Nascido no dia 19 de maio de 1940, em Maceió, Alagoas, Carlos José Fontes Diegues se mudou ainda pequeno com a família para o Rio de Janeiro, onde estudou Direito na PUC, antes de ser completamente tomado pelo cinema.
Ativo integrante do Centro Popular de Cultura (CPC), participa da única produção cinematográfica realizada pelo órgão: “Cinco vezes favela” (1961). À frente do episódio “Escola de samba, alegria de viver”, ele divide a direção do longa ao lado de Miguel Borges, Joaquim Pedro de Andrade, Marcos Farias e Leon Hirszman.
O primeiro longa solo veio dois anos depois, com “Ganga Zumba” (1963), estrelado por Antonio Pitanga e Léa Garcia, e que, segundo a “Enciclopédia do cinema brasileiro”, foi o primeiro filme nacional com protagonistas negros.

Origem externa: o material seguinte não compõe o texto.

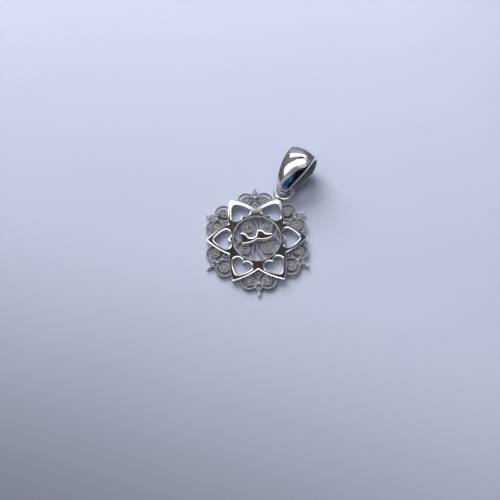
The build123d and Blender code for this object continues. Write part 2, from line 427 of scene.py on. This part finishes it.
work = bmesh.new()
for share, height in (border[0], border[-1]):
    bounds = [inset(n, share) for n in range(len(loops))]
    spots, faces, origins = filled(bounds)
    verts = [work.verts.new((spot.x * mm, spot.y * mm, height * mm)) for spot in spots]
    for face in faces:
        middle = sum((spots[n] for n in face), Vector((0, 0))) / len(face)
        if holds(bounds[0], middle) and not any(holds(bound, middle) for bound in bounds[1:]):
            work.faces.new([verts[n] for n in face])
for n in range(len(loops)):
    rows = [
        [work.verts.new((point.x * mm, point.y * mm, height * mm)) for point in inset(n, share)]
        for share, height in border
    ]
    join_rows(work, rows, around=False)
bmesh.ops.remove_doubles(work, verts=work.verts, dist=2e-6)
mesh = mesh_of(work, "plate")
add_to_rosette("petal_plate", mesh, sharp=40)
up = lay.to_3x3() @ Vector((0, 0, 1))
for face in mesh.polygons:
    if abs(face.normal.dot(up)) > 0.999:
        face.use_smooth = False
plate_material = silver(
    "polished plate", (0.94, 0.94, 0.94, 1), (0.80, 0.79, 0.79, 1), patch=300.0, rough=0.03, scratch=0.03
)
mesh.materials.append(plate_material)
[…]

Ainda em 1969, aproveitando um convite para participar do Festival de Veneza, Cacá deixa o Brasil e se radica em Paris, na França, contando com a companhia de sua esposa à época, a cantora Nara Leão. Após dois anos vivendo fora, retorna ao país em 1971, e realiza dois filmes aparentemente mais leves e menos ambiciosos, embora com claras conotações políticas. Assim nascem “Quando o carnaval chegar” (1972), estrelado por Nara, Chico Buarque, Maria Bethânia, Hugo Carvana e Antonio Pitanga, e “Joanna Francesa” (1973), com Jeanne Moreau.
Os anos seguintes marcariam o período de maior sucesso comercial do realizador. Em 1976, lança “Xica da Silva”, com Zezé Motta, em que retorna ao tema da escravidão 13 anos depois de “Ganga Zumba”. O filme foi visto por 3,2 milhões de espectadores no Brasil, segundo dados da Ancine. Na sequência, realiza “Chuvas de verão” (1978), com Jofre Soares e Míriam Pires, e “Bye Bye Brasil” (1980), com José Wilker, Betty Faria e Fábio Jr.. Com trilha sonora de Chico Buarque, o longa participou da mostra competitiva do Festival de Cannes.

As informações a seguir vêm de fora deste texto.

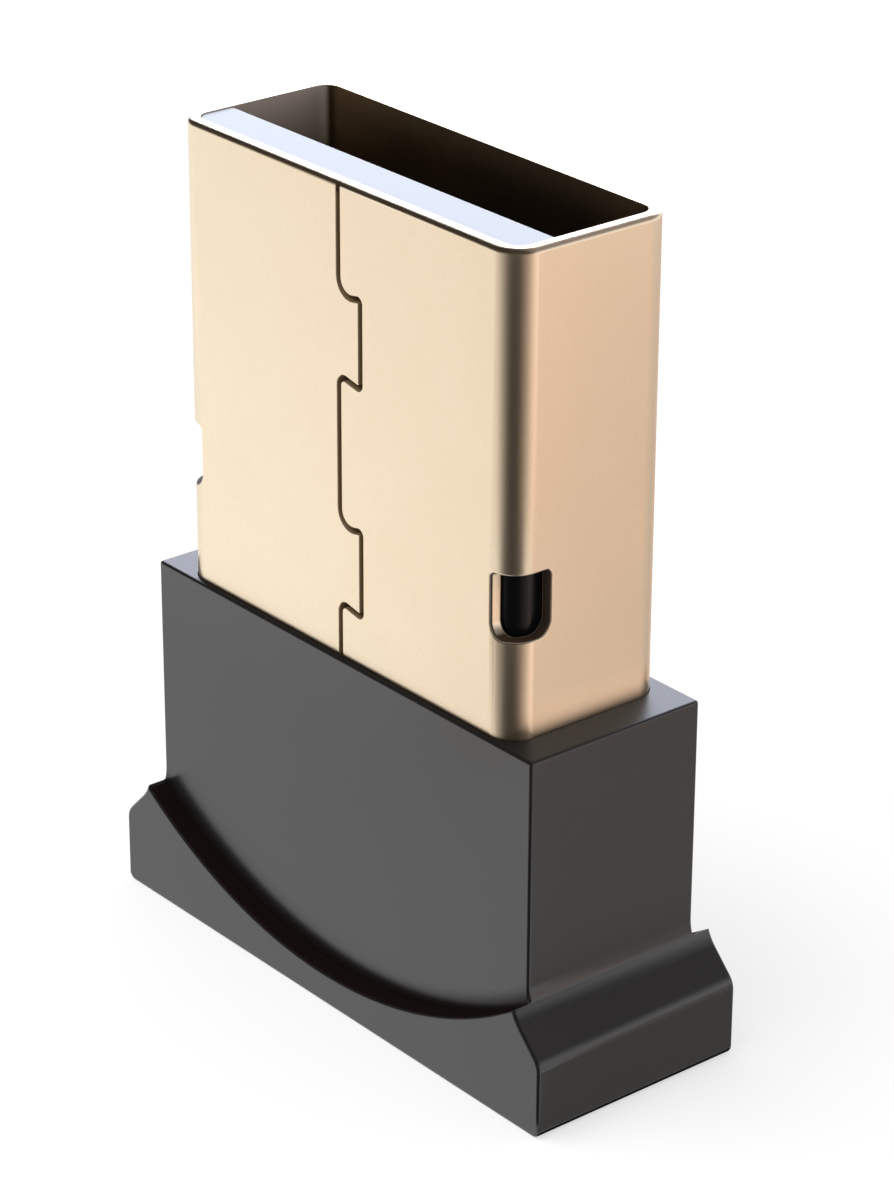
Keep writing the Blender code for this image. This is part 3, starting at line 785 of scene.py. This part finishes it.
def rowTree():  # sets one blade out in two pairs, the outer pair longer
    lengths = ["Inner Pitch", "Outer Pitch", "Outer Longer By", "Stretch Above"]
    inputs = {"Geometry": ["Blade"], "Float": lengths, "Material": ["Material"]}
    board, given = startTree("contactRow", inputs)
    height = board.split(board.add("GeometryNodeInputPosition"))[2]
    above = height.sum("GREATER_THAN", given["Stretch Above"])
    lift = board.add("ShaderNodeCombineXYZ", {"Z": given["Outer Longer By"]})
    longer = board.add("GeometryNodeSetPosition", {
        "Geometry": given["Blade"], "Selection": above, "Offset": lift,
    })
    row = board.tree.nodes.new("GeometryNodeJoinGeometry")
    for blade, pitch in ((given["Blade"], given["Inner Pitch"]), (longer, given["Outer Pitch"])):
        first = board.add("ShaderNodeCombineXYZ", {"X": pitch / -2})
        stride = board.add("ShaderNodeCombineXYZ", {"X": pitch})
        ends = {"Count": 2, "Start Location": first, "Offset": stride}
        pair = board.add("GeometryNodeMeshLine", ends)
        placed = board.add("GeometryNodeInstanceOnPoints", {"Points": pair, "Instance": blade})
        placed.into(row.inputs[0])
    return endTree(board, Wire(board, row.outputs[0]), given["Material"])


def makeContacts():
    outerLow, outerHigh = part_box(contactNodes[0])
    innerLow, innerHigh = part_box(contactNodes[1])
    blade = makeBlade(innerLow.z, innerHigh.z, innerHigh.y, innerLow.y)
    blades = growPiece("contactBlades", rowTree(), {
        "Inner Pitch": abs(innerLow.x + innerHigh.x),
        "Outer Pitch": abs(outerLow.x + outerHigh.x),
        "Outer Longer By": outerHigh.z - innerHigh.z,
        "Stretch Above": (innerLow.z + innerHigh.z) / 2,
        "Material": contactGold,
    }, blade)
    return finishPiece(blades, contactNodes, contactGold)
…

Como toda produção da época, Cacá sofre com as ações do governo Collor que desmantelaram o cinema nacional. No período, acaba realizando duas produções lançadas diretamente na TV: “Dias melhores virão” (1989) e “Veja esta canção” (1993), coproduzido por Zelito Viana. Em 1996, lança “Tieta do Agreste”, adaptação de Jorge Amado estrelada por Sonia Braga, Marília Pêra e Chico Anysio, e vista por 500 mil pessoas, número importante no período. Dois anos depois, dirige “Orfeu” (1998), com Toni Garrido e Patrícia França, uma adaptação de Vinícius de Moraes.

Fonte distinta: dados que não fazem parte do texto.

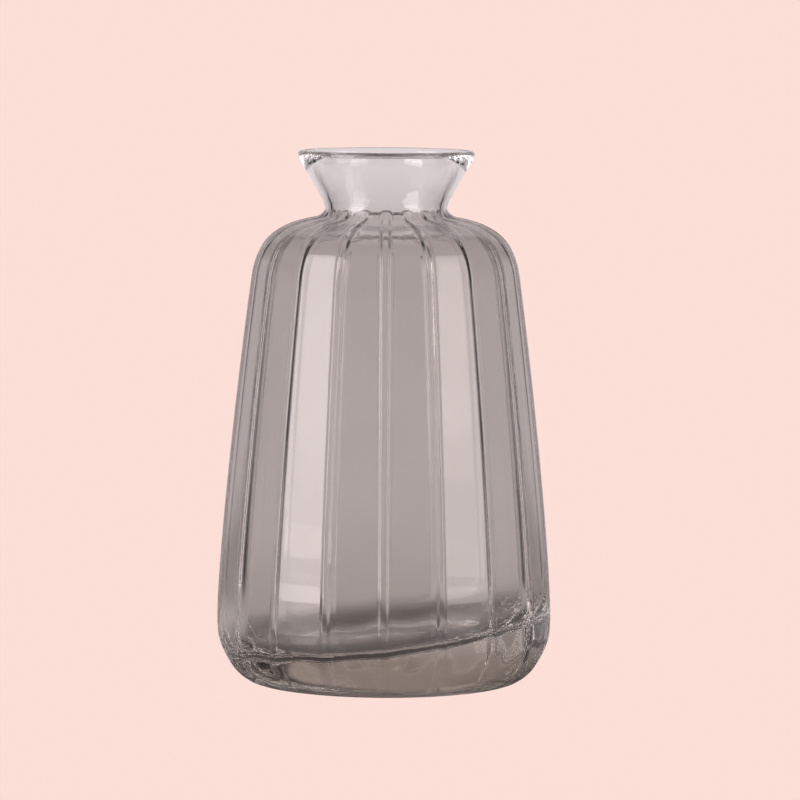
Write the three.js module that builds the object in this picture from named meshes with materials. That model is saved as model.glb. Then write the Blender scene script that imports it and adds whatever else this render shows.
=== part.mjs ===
// Ribbed glass bud vase: one blown and fire-polished piece of smoked glass. From the foot up it has
// a foot ring round a shallow kick-up, a full heel, a body that narrows gently, a round shoulder,
// a short waist and a funnel neck with a rounded lip. Narrow ribs run from the foot to the waist
// between flat panels, which the inside wall follows. The solid base slopes inside, thinner on the
// -X side.
// Millimetres, +Z up, with the origin at the centre of the foot ring, on the surface that the vase
// stands on. One rib faces -Y.

import * as THREE from 'three';

// Overall height, and the heights of the zones that share it with the body
const VASE_HEIGHT = 146;
const NECK_HEIGHT = 15.6;
const CROWN_HEIGHT = 18.4;
const HEEL_HEIGHT = 17;

// Radius of the widest level, how far the foot and the shoulder lie inside it, and the neck's radii
const BODY_RADIUS = 45.4;
const HEEL_INSET = 11.4;
const SHOULDER_INSET = 9.2;
const WAIST_RADIUS = 16.75;
const RIM_RADIUS = 24.2;

// How the outside curves run into each other
const BODY_TAPER = 0.135;
const BODY_FULLNESS_LOW = 12;
const BODY_FULLNESS_HIGH = 42;
const SHOULDER_FULLNESS = 10;
const CROWN_FULLNESS = 9;
const CROWN_SLOPE = 0.15;
const WAIST_FILLET = 3.2;
const FUNNEL_FLARE = 0.54;
const LIP_RADIUS = 1.2;

// Thickness of the glass
const WALL_LOW = 3.8;
const WALL_HIGH = 2.2;
const BASE_THICKNESS = 12;
const FLOOR_FILLET = 5.5;
const FLOOR_TILT = THREE.MathUtils.degToRad(6);
const FLOOR_BEND = 0.0012;
const TILT_REACH = 34;

// Underside
const FOOT_RING_WIDTH = 4;
const KICK_UP = 2;

// Ribs: a narrow raised bead at each corner, between flat panels that turn into lobes at both ends
const RIB_COUNT = 18;
const BEAD_WIDTH = 3.8;
const BEAD_RISE = 0.5;
const PANEL_FLATNESS = 0.95;
const LOBE_DROP = 0.45;
const HEEL_LOBE_LOW = 5.6;
const HEEL_LOBE_TOP = 14;
const CROWN_LOBE_START = 7;
const CROWN_LOBE_BLEND = 8;
const RIB_RUNOUT_FOOT = 1.5;
const RIB_RUNOUT_WAIST = 3;
const PANELS_FADE_IN = 11;

const footRadius = BODY_RADIUS - HEEL_INSET;
const shoulderRadius = BODY_RADIUS - SHOULDER_INSET;
const waistHeight = VASE_HEIGHT - NECK_HEIGHT;
const shoulderHeight = waistHeight - CROWN_HEIGHT;

const point = (radius, height) => new THREE.Vector2(radius, height);

// Points along a curve, without its first one, which the curve before it has already placed.
const along = (curve, steps) => curve.getPoints(steps).slice(1);

const heel = new THREE.EllipseCurve(
  footRadius, HEEL_HEIGHT, BODY_RADIUS - footRadius, HEEL_HEIGHT, -Math.PI / 2, 0);
const body = new THREE.CubicBezierCurve(
  point(BODY_RADIUS, HEEL_HEIGHT),
  point(BODY_RADIUS, HEEL_HEIGHT + BODY_FULLNESS_LOW),
  point(shoulderRadius + BODY_TAPER * BODY_FULLNESS_HIGH, shoulderHeight - BODY_FULLNESS_HIGH),
  point(shoulderRadius, shoulderHeight));

// The waist is an arc that turns the crown's slope into the foot of the funnel.
const crownAngle = Math.atan(CROWN_SLOPE);
const waist = new THREE.EllipseCurve(
  WAIST_RADIUS + WAIST_FILLET, waistHeight, WAIST_FILLET, WAIST_FILLET,
  -Math.PI / 2 - crownAngle, -Math.PI, true);
const crown = waist.getPoint(0);
const shoulder = new THREE.CubicBezierCurve(
  point(shoulderRadius, shoulderHeight),
  point(shoulderRadius - BODY_TAPER * SHOULDER_FULLNESS, shoulderHeight + SHOULDER_FULLNESS),
  point(crown.x + CROWN_FULLNESS, crown.y - CROWN_SLOPE * CROWN_FULLNESS),
  crown);

// The lip is a half circle that continues the funnel's slope, with its top at the rim height.
const slope = point(FUNNEL_FLARE, 1).normalize();
const lipCentre = point(RIM_RADIUS - LIP_RADIUS, VASE_HEIGHT - LIP_RADIUS);
const lipStart = point(slope.y, -slope.x).multiplyScalar(LIP_RADIUS).add(lipCentre);
const lipTurn = -Math.atan(FUNNEL_FLARE);
const lip = new THREE.EllipseCurve(
  lipCentre.x, lipCentre.y, LIP_RADIUS, LIP_RADIUS, lipTurn, lipTurn + Math.PI);
const funnelRise = lipStart.y - waistHeight;
const funnel = new THREE.CubicBezierCurve(
  point(WAIST_RADIUS, waistHeight),
  point(WAIST_RADIUS, waistHeight + funnelRise * 0.15),
  point(lipStart.x - FUNNEL_FLARE * funnelRise * 0.4, lipStart.y - funnelRise * 0.4),
  lipStart);

// The outside wall from the widest level to the lip, and the inside wall a glass thickness away.
const wall = [point(BODY_RADIUS, HEEL_HEIGHT), ...along(body, 6), ...along(shoulder, 7),
  ...along(waist, 3), ...along(funnel, 4)];
const inFromWall = wall.map((here, i) => {
  const before = wall[Math.max(i - 1, 0)];
  const after = wall[Math.min(i + 1, wall.length - 1)];
  const run = after.clone().sub(before).normalize();
  const up = (here.y - HEEL_HEIGHT) / (shoulderHeight - HEEL_HEIGHT);
  const glass = THREE.MathUtils.lerp(WALL_LOW, WALL_HIGH, Math.min(up, 1));
  return point(here.x - run.y * glass, here.y + run.x * glass);
});

// The inside wall goes down to where the floor's fillet starts, and the fillet ends on the floor.
const filletTop = BASE_THICKNESS + FLOOR_FILLET;
const inside = inFromWall.slice(0, -1).filter((here) => here.y > filletTop).reverse();
const fillet = new THREE.EllipseCurve(
  inFromWall[0].x - FLOOR_FILLET, filletTop, FLOOR_FILLET, FLOOR_FILLET, 0, -Math.PI / 2, true);

const ringInner = footRadius - FOOT_RING_WIDTH;
const kickUp = new THREE.QuadraticBezierCurve(
  point(0, KICK_UP), point(ringInner * 0.6, KICK_UP), point(ringInner, 0));
const underside = [point(0, KICK_UP), ...along(kickUp, 3), point(footRadius, 0)];
const outline = [...underside, ...along(heel, 6), ...wall.slice(1)];
const lastOutside = outline.length - 1;
outline.push(...along(lip, 4), ...inside, ...fillet.getPoints(5), point(0, BASE_THICKNESS));

// Steps of one rib's pitch, counted from the bead: its crest, its edge, the panel's crown, its edge.
const pitch = 2 * Math.PI / RIB_COUNT;
const beadHalf = BEAD_WIDTH / (BODY_RADIUS + shoulderRadius);
const beadToCrown = pitch / 2 - beadHalf;
const ribSteps = [
  { turn: 0, fromCrown: beadToCrown, rise: BEAD_RISE },
  { turn: beadHalf, fromCrown: beadToCrown, rise: 0 },
  { turn: pitch / 2, fromCrown: 0, rise: 0 },
  { turn: pitch - beadHalf, fromCrown: beadToCrown, rise: 0 },
];

// How far a step of a rib lies inside the circle through the panels' crowns. A flat panel's edges
// lie outside that circle and a lobe's edges inside it. All of it runs out at the foot and the waist.
function panelDrop(step, here) {
  const heelLobe = 1 - THREE.MathUtils.smoothstep(here.y, HEEL_LOBE_LOW, HEEL_LOBE_TOP);
  const lobeStart = shoulderHeight + CROWN_LOBE_START;
  const crownLobe = THREE.MathUtils.smoothstep(here.y, lobeStart, lobeStart + CROWN_LOBE_BLEND);
  const flat = here.x * (1 - 1 / Math.cos(step.fromCrown)) * PANEL_FLATNESS;
  const lobe = LOBE_DROP * (step.fromCrown / (pitch / 2)) ** 2;
  return THREE.MathUtils.lerp(flat, lobe, heelLobe + crownLobe);
}

function outsideDrop(step, here) {
  const fromFoot = THREE.MathUtils.smoothstep(here.y, 0, RIB_RUNOUT_FOOT);
  const toWaist = THREE.MathUtils.smoothstep(here.y, waistHeight - RIB_RUNOUT_WAIST, waistHeight);
  return (panelDrop(step, here) - step.rise) * fromFoot * (1 - toWaist);
}

// The inside wall has the panels but not the beads, from above the floor's fillet up to the waist.
function insideDrop(step, here) {
  const fromFloor = THREE.MathUtils.smoothstep(
    here.y, BASE_THICKNESS, BASE_THICKNESS + PANELS_FADE_IN);
  const toWaist = THREE.MathUtils.smoothstep(here.y, waistHeight - RIB_RUNOUT_WAIST, waistHeight);
  return panelDrop(step, here) * fromFloor * (1 - toWaist);
}

// The inside floor leans about the Y axis and curls up on both sides of it, so that it climbs mostly
// on the +X side. All of that dies away up the wall.
function floorLean(across, height) {
  const fade = 1 - THREE.MathUtils.smoothstep(height, BASE_THICKNESS, BASE_THICKNESS + TILT_REACH);
  return (across * Math.tan(FLOOR_TILT) + across ** 2 * FLOOR_BEND) * fade;
}

// The outline is turned about the axis, then each line of points is put on its own step of a rib.
function makeVase() {
  const turns = RIB_COUNT * ribSteps.length;
  const geometry = new THREE.LatheGeometry(outline, turns);
  const position = geometry.attributes.position;
  for (let i = 0; i <= turns; i += 1) {
    const step = ribSteps[i % ribSteps.length];
    const angle = pitch * (Math.floor(i / ribSteps.length) % RIB_COUNT) + step.turn;
    for (let j = 0; j < outline.length; j += 1) {
      const here = outline[j];
      const isPlain = j < underside.length || j === outline.length - 1;
      const isInside = j > lastOutside;
      const run = isPlain ? point(0, 0) : outline[j + 1].clone().sub(outline[j - 1]).normalize();
      const drop = isInside ? -insideDrop(step, here) : outsideDrop(step, here);
      const radius = here.x - run.y * drop;
      const across = radius * Math.sin(angle);
      const lean = isInside ? floorLean(across, here.y) : 0;
      position.setXYZ(i * outline.length + j, across, -radius * Math.cos(angle),
        here.y + run.x * drop + lean);
    }
  }
  geometry.computeVertexNormals();
  const material = new THREE.MeshStandardMaterial({
    color: 0x8f8480, roughness: 0.05, metalness: 0, transparent: true, opacity: 0.45 });
  const mesh = new THREE.Mesh(geometry, material);
  mesh.name = 'glass_vase';
  return mesh;
}

const vase = new THREE.Group();
vase.add(makeVase());

export default vase;
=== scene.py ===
import math

import bpy
import numpy as np
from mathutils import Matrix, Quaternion, Vector


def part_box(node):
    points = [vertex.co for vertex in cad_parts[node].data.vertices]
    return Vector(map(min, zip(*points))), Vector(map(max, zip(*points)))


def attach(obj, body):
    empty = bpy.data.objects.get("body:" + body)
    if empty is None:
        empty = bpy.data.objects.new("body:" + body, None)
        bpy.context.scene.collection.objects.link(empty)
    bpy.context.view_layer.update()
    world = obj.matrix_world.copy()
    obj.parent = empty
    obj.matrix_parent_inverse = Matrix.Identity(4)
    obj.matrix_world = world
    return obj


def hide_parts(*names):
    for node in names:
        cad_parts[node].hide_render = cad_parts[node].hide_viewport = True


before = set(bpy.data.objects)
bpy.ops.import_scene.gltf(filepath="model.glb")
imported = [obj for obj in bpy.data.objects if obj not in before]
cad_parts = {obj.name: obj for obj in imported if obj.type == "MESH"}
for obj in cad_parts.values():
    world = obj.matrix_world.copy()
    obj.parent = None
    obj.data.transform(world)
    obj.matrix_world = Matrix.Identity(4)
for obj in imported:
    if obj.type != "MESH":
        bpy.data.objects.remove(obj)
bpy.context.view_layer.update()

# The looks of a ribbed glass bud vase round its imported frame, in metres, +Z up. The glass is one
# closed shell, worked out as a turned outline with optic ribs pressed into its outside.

MM = 0.001

# Heights above the table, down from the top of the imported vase
HEEL_HEIGHT = 17 * MM
RIM_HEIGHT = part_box("glass_vase")[1][2]
WAIST_HEIGHT = RIM_HEIGHT - 15.6 * MM
SHOULDER_HEIGHT = WAIST_HEIGHT - 18.4 * MM

# Radii of the outside
BODY_RADIUS = 45.4 * MM
FOOT_RADIUS = BODY_RADIUS - 11.4 * MM
SHOULDER_RADIUS = BODY_RADIUS - 9.2 * MM
WAIST_RADIUS = 16.75 * MM
RIM_RADIUS = 24.2 * MM

# How the outside curves run into each other
BODY_TAPER = 0.135
BODY_FULLNESS_LOW = 12 * MM
BODY_FULLNESS_HIGH = 42 * MM
SHOULDER_FULLNESS = 10 * MM
CROWN_FULLNESS = 9 * MM
CROWN_SLOPE = 0.15
WAIST_FILLET = 3.2 * MM
FUNNEL_FLARE = 0.54
FUNNEL_START = 0.15
FUNNEL_END = 0.4
LIP_RADIUS = 1.2 * MM

# Thickness of the glass, and how the floor inside leans along X and curls up away from its middle
WALL_LOW = 3.8 * MM
WALL_HIGH = 2.2 * MM
BASE_THICKNESS = 12 * MM
FLOOR_FILLET = 5.5 * MM
FLOOR_TILT = math.radians(6.0)
FLOOR_BEND = 0.0012 / MM
TILT_REACH = 34 * MM

# Underside
FOOT_RING_WIDTH = 4 * MM
KICK_UP = 2 * MM
KICK_UP_LEVEL = 0.4
KICK_UP_BEND = (0.8, 0.45)

# Ribs: a bead with a level crest and steep flanks, lower and wider at the heel, between flat panels
# that turn into convex lobes at both ends
RIB_COUNT = 18
BEAD_CREST = 0.65 * MM
BEAD_HALF_WIDTH = 1.9 * MM
BEAD_RISE = 0.55 * MM
HEEL_BEAD_HALF_WIDTH = 2.6 * MM
HEEL_BEAD_RISE = 0.2 * MM
PANEL_FLATNESS = 0.95
HEEL_BEAD_ZONE = (6 * MM, 26 * MM)
LOBE_DROP = 0.45 * MM
HEEL_LOBE_ZONE = (5.6 * MM, 14 * MM)
CROWN_LOBE_ZONE = (119 * MM, 127 * MM)
RIB_RUNOUT_FOOT = 1.5 * MM
RIB_RUNOUT_WAIST = 3 * MM
LEAST_RIB_RADIUS = 10 * MM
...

Lançado em 2003, com Antônio Fagundes e Wagner Moura, “Deus é brasileiro” marcou o segundo maior sucesso comercial do realizador. O longa vendeu 1,6 milhão de ingressos. Em 2023, vinte anos depois, Cacá filma a continuação “Deus ainda é brasileiro”, que segue inédito. Seu último filme lançado comercialmente foi “O grande circo místico” (2018), exibido no Festival de Cannes.
Do casamento com Nara, Cacá teve os filhos Isabel e Francisco Diegues. O diretor e a cantora se separaram em 1977, 12 anos antes da morte da artista. O cineasta volta a se casar em 1981, com Renata Almeida Magalhães, produtora com quem iria realizar boa parte de seus filmes. Os dois tiveram a filha Flora Diegues, falecida aos 34 anos, em 2019, vítima de um câncer.
Eleito para a Academia Brasileira de Letras, em 2018, Cacá Diegues sucede o amigo e colega cineasta Nelson Pereira dos Santos na cadeira 7. Em seu discurso de posse, em abril de 2019, destaca:
— Não preciso explicar o que significa, para mim, ocupar a cadeira que foi de Nelson Pereira dos Santos, nessa Academia. Às vezes, penso até que pode ter sido uma ousadia desavergonhada de minha parte, ter-me candidatado a ela. E peço licença para acrescentar que, mexe também com meu coração e minha excitação, pensar que era esse mesmo número 7 o que víamos às costas de um dos maiores gênios barrocos de nossa história, o incomensurável Garrincha.